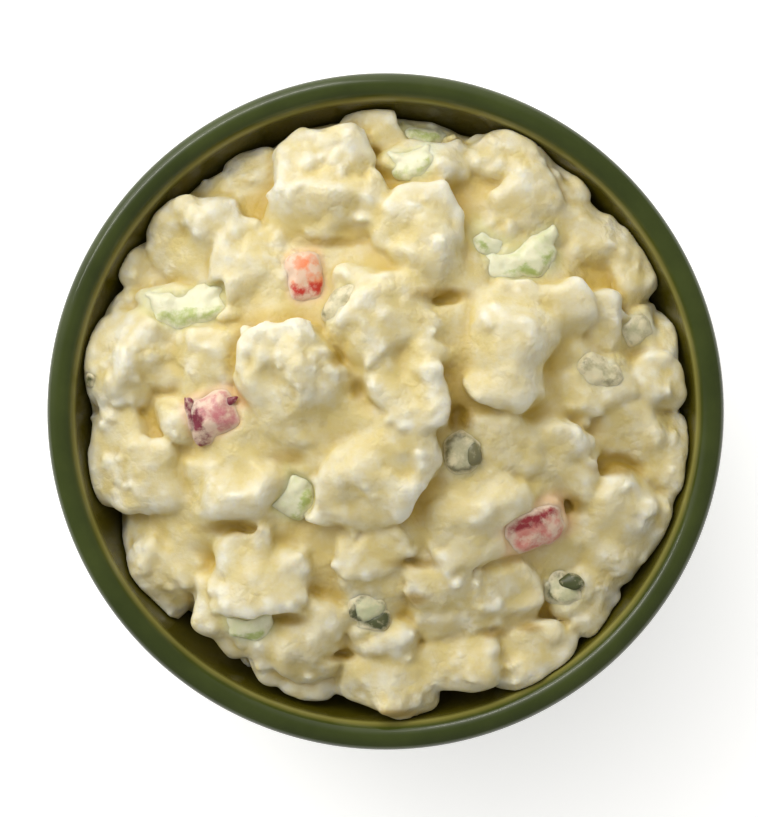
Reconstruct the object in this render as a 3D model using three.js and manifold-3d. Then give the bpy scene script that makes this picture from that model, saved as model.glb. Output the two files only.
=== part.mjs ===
// A cup of potato salad: a small round glazed bowl with a rolled rim, filled and heaped with
// dressed potato cubes and a few pieces of red pepper, celery and gherkin.
// Millimetres, +Z up. The origin is the centre of the foot ring's underside.
// Seen from above, +X is to the right and +Y is away from the viewer.
import * as THREE from "three";
import { mergeVertices } from "three/addons/utils/BufferGeometryUtils.js";
import Module from "manifold-3d";

const wasm = await Module();
wasm.setup();

// ---- Driving dimensions of the bowl ----
const RIM_RADIUS = 60; // the widest circle, on the outside of the rolled rim
const BOWL_HEIGHT = 52; // table to the crown of the rim
const ROLL_HALF_WIDTH = 2.3; // the rolled rim's oval section
const ROLL_HALF_HEIGHT = 2.1;
const LEDGE_WIDTH = 0.7; // narrow step between the roll and the inner wall
const LEDGE_DROP = 0.95;
const FOOT_RADIUS = 33.2; // outside of the foot ring
const FOOT_WIDTH = 4.6;
const FOOT_HEIGHT = 3;
const FOOT_BEVEL = 0.8;
const RECESS_DEPTH = 2.2; // hollow under the bowl, inside the foot ring
const FLOOR_TOP = 6.5; // upper face of the bowl's floor
const FLOOR_RADIUS = 20; // flat part of that face
const WALL_THICKNESS = 3.1;
const WALL_LEAN = 4.3; // how far in the wall leans while it drops by WALL_STRETCH
const WALL_STRETCH = 13;
const WALL_SWEEP = 10; // in from the inner edge of the rim, where the wall has turned into the floor
const ROLL_TUCK = new THREE.Vector2(0.9, 1.2); // from the roll's end in and down to the outer wall
const LATHE_STEPS = 64;
const CURVE_STEPS = 8; // points along each curve of a profile
const WELD = 1e-4; // corners closer than this are one

// ---- Driving dimensions of the salad ----
const GAP = 0.3; // between the salad and the bowl
const HEAP_RISE = 9.5; // the dome's crown above the rim
const HEAP_DROP = 8.5; // the dome's edge below the rim
const HEAP_FULLNESS = 2.3; // higher is flatter on top and steeper at the edge
const HEAP_REACH = 54.2; // no piece comes nearer to the rim than this radius
const EDGE_RADIUS = 52.3; // of the dome
const EDGE_STEEPNESS = 4; // of the core's side below the dome's edge, as height over width
const COAT = 0.8; // dressing on every side of a piece
const CUBE_FLATNESS = 3.2; // exponent of the pieces' rounded form
const CUBE_THICKNESS = 0.78; // of a piece's width
const CUBE_SKEW = 0.2; // the most that a piece leans, for each mm of its half size
const CUBE_JITTER = 0.05; // the most that a corner is out of place, as a share of its distance
const CUBE_TILT = 0.14; // radians
const LEAN_SHARE = 0.5; // how much of the dome's slope a piece leans with
const SCRAP_COUNT = 48; // smaller scraps of potato between the cubes
const SCRAP_LENGTH = { min: 5.2, max: 9.8 };
const SCRAP_WIDTH = { min: 0.7, max: 1 }; // of the scrap's length
const SCRAP_LIFT = { min: 0.4, max: 2.4 };
const SCRAP_SCATTER = 1.1; // off its place on the spiral
const SCRAP_REACH = 50.8; // the outermost scrap's centre
const SCRAP_MARGIN = 2; // scraps nearer to the core's edge are left out
const CORE_LATHE_STEPS = 36;
const CORE_RINGS = [1, 0.93, 0.84, 0.7, 0.45]; // of the way from the middle to the core's edge
const LARGE_PIECE = 15; // cubes at least this long have three facets along each edge
const SEED = 20; // of the scraps' places
const CUBE_SEED = 21; // of the first cube's form, and so on by one
const BIT_SEED = 120;
const SCRAP_SEED = 220;

// Where the core stops short of EDGE_RADIUS between two pieces, or swells past it: angle in degrees
// from +X, depth, and how far it spreads in degrees.
const NOTCHES = [
  [0, 1.4, 8],
  [23, 1.6, 4],
  [46, 2.6, 5],
  [74, 1.6, 5],
  [118, 2.6, 7],
  [151, 3.6, 5],
  [163, -1.4, 5],
  [201, 2.8, 4],
  [213, -1.6, 6],
  [227, 3, 8],
  [270, 5, 32],
  [332, -1.4, 10],
];

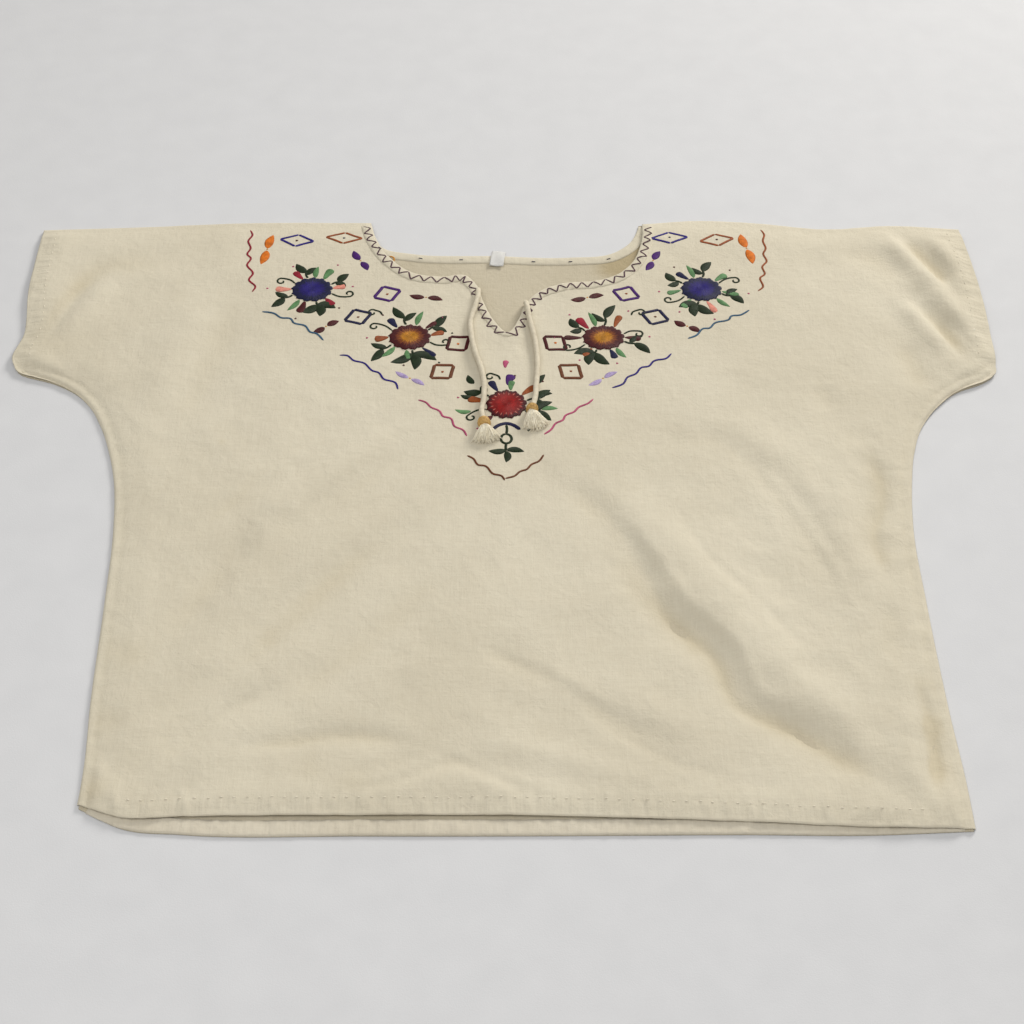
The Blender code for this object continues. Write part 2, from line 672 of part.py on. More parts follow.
def make_cap(end, start, direction):
    """The wound thread: a turned shape with one soft ridge for each group of turns."""
    radius = end.cap_radius_mm * MM
    length = end.cap_length_mm * MM
    steps = CAP_TURNS * 4
    bm = bmesh.new()
    outline = [(0.0, 0.0)]
    for step in range(steps + 1):
        part = step / steps
        swell = CAP_SWELL * math.sin(math.pi * part)
        ridge = CAP_RIDGE * abs(math.sin(math.pi * CAP_TURNS * part))
        outline.append((radius * (CAP_NECK + swell + ridge), length * part))
    outline.append((0.0, length))
    verts = [bm.verts.new((across, 0, up)) for across, up in outline]
    edges = [bm.edges.new(pair) for pair in zip(verts[:-1], verts[1:])]
    bmesh.ops.spin(bm, geom=verts + edges, axis=(0, 0, 1), cent=(0, 0, 0), steps=CAP_SIDES,
                   angle=2 * math.pi, use_merge=True)
    bmesh.ops.remove_doubles(bm, verts=bm.verts[:], dist=1e-6)
    bmesh.ops.transform(bm, matrix=facing(direction, start), verts=bm.verts[:])
    finish_mesh("thread_cap_" + end.side, bm, "gold_thread")


def make_tassel(end, middle, direction):
    """A yarn head with a tapered three-sided lock on each face that looks away from the cap."""
    head = end.head_mm * MM
    bm = bmesh.new()
    bmesh.ops.create_icosphere(bm, subdivisions=2, radius=head)
    lean = Matrix.Rotation(math.radians(end.lean_deg), 4, "Z")
    forward = lean @ direction
    sideways = Vector((-forward.y, forward.x, 0))
    for index, face in enumerate(bm.faces[:]):
        outward = face.calc_center_median().normalized()
        ahead = outward.dot(forward)
        if ahead < LOCK_BACK:
            continue
        uneven = 1 + (LOCK_UNEVEN - 1) * math.sin(index * 2.4)
        bmesh.ops.inset_individual(bm, faces=[face], thickness=LOCK_INSET * head)
        grown = bmesh.ops.extrude_discrete_faces(bm, faces=[face])["faces"][0]
        tip = forward * (ahead * end.long_mm * MM)
        tip = tip + sideways * (outward.dot(sideways) * end.wide_mm * MM)
        tip.z = outward.z * end.high_mm * MM
        centre = grown.calc_center_median()
        for vert in grown.verts:
            vert.co = tip * uneven + (vert.co - centre) * LOCK_TAPER
    bmesh.ops.translate(bm, verts=bm.verts[:], vec=middle)
    finish_mesh("tassel_" + end.side, bm, "tassel_yarn")


def make_end(end):
    """One free end of the drawstring: cord, thread cap and tassel in line."""
    points = cord_points(end)
    last = Vector(points[-1])
    direction = last - Vector(points[-2])
    direction.z = 0
    direction.normalize()
    make_cord(end, points)
    cap_from = last + direction * GAP
    make_cap(end, cap_from, direction)
    reach = end.cap_length_mm * MM + GAP + end.head_mm * MM
    middle = cap_from + direction * reach
    steps = np.array([-1.0, -0.5, 0.0, 0.5, 1.0])
    across, along = np.meshgrid(steps * end.wide_mm * MM, steps * end.long_mm * MM)
    ground = float(front_top(middle.x + across, middle.y + along).max())
    middle.z = max(middle.z, ground + GAP + end.high_mm * MM * LOCK_UNEVEN)
    make_tassel(end, middle, direction)


def main():
    clear_scene()
    make_back()
    make_front()
    make_hems()
    make_sleeve_hems()
    make_casings()
    make_label()
    for end in ENDS:
        make_end(end)


main()
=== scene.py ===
import math
import random

import bmesh
import bpy
from mathutils import Matrix, Vector, noise
from mathutils.bvhtree import BVHTree
import numpy as np


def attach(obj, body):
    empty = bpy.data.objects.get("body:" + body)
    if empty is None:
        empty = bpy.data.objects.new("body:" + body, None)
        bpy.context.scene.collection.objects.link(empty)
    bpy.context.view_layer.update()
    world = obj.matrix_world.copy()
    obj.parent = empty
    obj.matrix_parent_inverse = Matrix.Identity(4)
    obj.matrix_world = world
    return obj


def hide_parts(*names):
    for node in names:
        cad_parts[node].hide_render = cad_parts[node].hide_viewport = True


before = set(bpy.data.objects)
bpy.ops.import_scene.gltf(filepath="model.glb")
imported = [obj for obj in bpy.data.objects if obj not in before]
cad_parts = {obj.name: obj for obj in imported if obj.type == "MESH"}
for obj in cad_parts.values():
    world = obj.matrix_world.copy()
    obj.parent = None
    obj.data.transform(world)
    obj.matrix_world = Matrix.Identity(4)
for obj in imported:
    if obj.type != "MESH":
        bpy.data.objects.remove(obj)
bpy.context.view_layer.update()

# Embroidered peasant blouse, laid flat with its front up: the looks of its cloth, cord and threads.
# X runs along the shoulders, Y from the hem to the shoulders, Z up from the table, in metres.
# Columns named cm or mm are in those units.
CM = 0.01
MM = 0.001


# The room: a plain pale table, one large soft light behind the right shoulder that rakes over the
# folds, a weak one from the viewer's side, and the view from below the hem, 48 degrees down.
room = bpy.context.scene
room.view_settings.view_transform = "Standard"

lens = bpy.data.cameras.new("view")
lens.sensor_width = 36.0
lens.lens = 63.67
viewpoint = bpy.data.objects.new("view", lens)
viewpoint.location = (0.0075, -0.949, 1.02)
viewpoint.rotation_euler = (math.radians(42), 0, 0)
room.collection.objects.link(viewpoint)
room.camera = viewpoint


def soft_light(name, spot, aim, width, power, tint):
    lamp = bpy.data.lights.new(name, "AREA")
    lamp.shape = "DISK"
    lamp.size = width
    lamp.energy = power
    lamp.color = tint
    holder = bpy.data.objects.new(name, lamp)
    holder.location = spot
    holder.rotation_euler = (Vector(aim) - Vector(spot)).to_track_quat("-Z", "Y").to_euler()
    room.collection.objects.link(holder)


soft_light("window", (1.75, 2.75, 1.45), (0, 0, 0), 1.1, 103, (1.0, 0.96, 0.90))
soft_light("ceiling", (-0.3, -0.9, 2.0), (0, -0.1, 0), 2.4, 27, (1.0, 0.98, 0.96))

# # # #

# WHAT IS EXPECTED
In the entries above, some lines may contain the string "True"; report how many, without additional comment.

# RESPONSE FOR THIS EXERCISE
2